The tracks in the second volume were “niche” and they had that flavor.

A stream flowing through the woods compared to the powerful river of the popular songs from vol 1.

Should it ever be, a dark forest like the one that starts the story, of perdition and redemption, narrated in Sally where Faber’s classic themes are poetically mixed with echoes of Leonard Cohen and William Butler Yeats (the “little golden fish”).

Speaking of Yeats, perhaps this might be a key interpretation of the songs on this second album compared to the previous: esotericism.

Esoteric in the lyrics of “Sally” and “Rimini” (belonging, along with the Dylan-esque “Avventura a Durango”, to his later period, the one with Bubola).

Esoteric in the subject matter are the two tracks taken from what is perhaps Faber’s most intellectual and “for the few” album, “La Buona Novella” (inspired by the Gnostic Gospels).

But in one of these songs Il testamento di Tito, there is probably one of the best and most explicit ideal self-portraits of the character De Andrè and the exposition of his philosophy.

His counter-commandments for a new humanism.

An invective against the father figure, here transfigured into the divine father, but probably, knowing the history, a symbol of a much more earthly father closer to his life experience, a father with whom he might have only made peace with the songs from his last album, just before dying.

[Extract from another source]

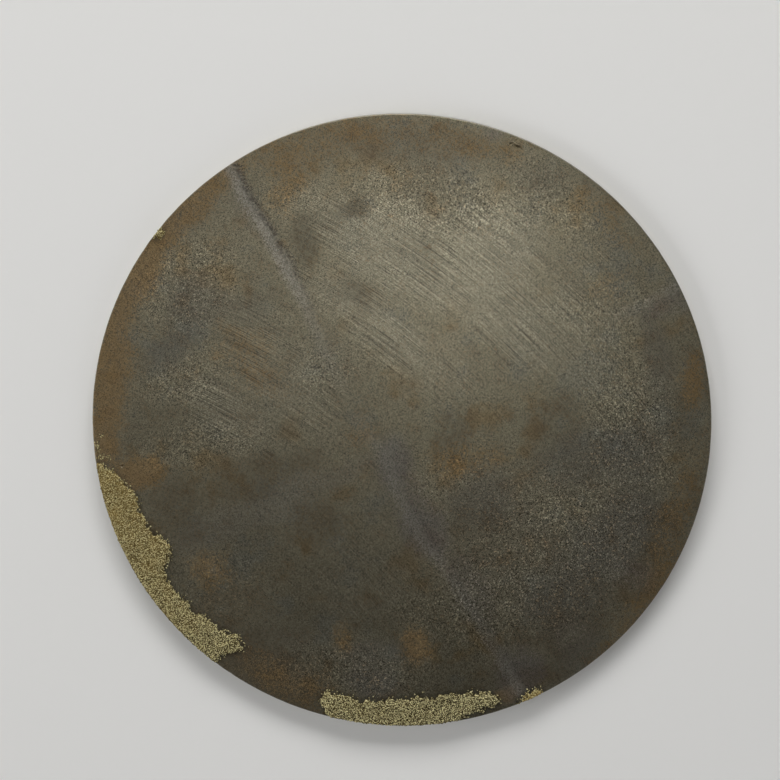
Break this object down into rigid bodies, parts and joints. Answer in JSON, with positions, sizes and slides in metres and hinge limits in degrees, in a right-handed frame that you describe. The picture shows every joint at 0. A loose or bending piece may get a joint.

“Verranno a chiederti del nostro amore” and “Via del campo” are a different discourse, they don’t have much esoteric, but they talk of love, a “political”, “adult”, “conformist”, “cerebral” love contrasted with a “childish”, “ideal”, and “pure” love beyond appearances and conventions.

And perhaps they are, respectively, the emblem of what he always tried to escape from and what he aimed to move towards all his life, probably, in his dreams as a man.

Surely in those as an artist, and for us (or at least, surely for me) it was a great gift.